Although, global markets are witnessing rapid consumer uptake as electronic content increases across verticals (eg, automotive with applications around safety, connectivity, infotainment, consumer electronics, smart homes, etc); India has a slower adoption as consumers remain highly sensitive to even a marginal increase in product prices.

Availability of relevant manpower is crucial to the development of any industry. Since the electronics manufacturing industry has high dependence on skilled manpower, especially for highly specialised activities such as electronics system design, IC design and manufacturing etc, the availability of talent with relevant skill sets assumes considerable importance.

Both SKD and CKD are labour intensive and require delicate handling and process adherence during the manufacturing process.
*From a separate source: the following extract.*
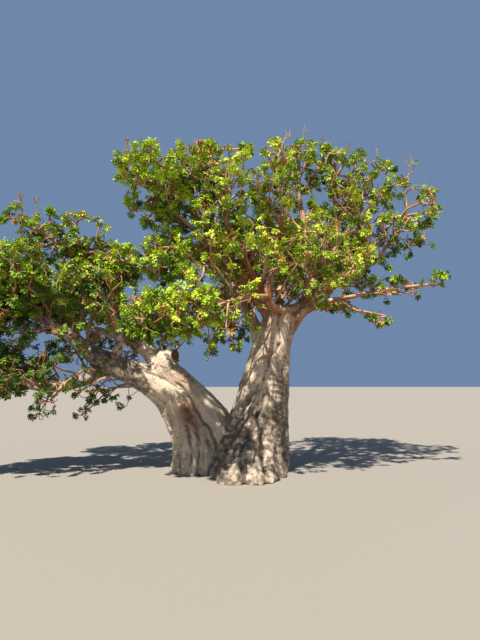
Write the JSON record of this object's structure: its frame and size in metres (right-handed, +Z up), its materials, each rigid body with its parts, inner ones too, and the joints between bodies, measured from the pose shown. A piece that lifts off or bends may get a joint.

With changing technology, the labour needs to be constantly trained. However, the current labour scenario in India poses certain challenges.

According to National Skill Development Corporation (NSDC), the incremental human resource requirement in the electronics and IT hardware sector will be 8.9 million by 2022. The lack of training centres that administer courses relevant to the job functions in electronics sector is also a concern. Moreover, the country has strict labour laws including restrictions on overtime work, employee headcount and work timings for women employees, which act as a barrier for growth in the sector.

The high cost of working capital and capex-related financing (receivables and payables) due to high interest rates is a major challenge faced by domestic manufacturers, since it increases the overall cost of finance. Additionally, there is an increase in the cost of manufacturing (conversion costs) due to inadequate availability/reliability of power, high cost of real estate, etc. The cost of borrowed capital is 12-14 percent in India as compared with approximately 5-7 percent global average. Moreover, with the frequently changing energy efficiency norms, manufacturers need to make significant investments for products with a high rating.

India’s taxation system is complex, especially where indirect taxes are concerned. Currently, the base direct tax incidence in India stands at around 30 percent, whereas the corresponding tariff in other Asian countries is between 16 percent and 25 percent. Although, the Government has proposed the implementation of Goods and Services Tax (GST) for a indirect tax system, there are concerns that the industry faces in terms of the clarity on the revenue-neutral rate, non-creditable tax on inter-state movement of goods, status of existing state incentives granted and transition from existing taxation system to GST regime.

“Procedural and regulatory clearances are time consuming and complex. According to industry sources, it takes up to a year to set up a manufacturing plant in the country and a new production line could take up to six months to become fully operational,” said the Assocham-EY study.

Additionally, the refund processes and clearances to avail benefits under tax are highly cumbersome and time-consuming. Procedure to claim concessional duty on many raw materials, parts & components used in manufacturing of electronics products has been recently simplified in the Union Budget 2016-17 by introducing the concept of self-assessment.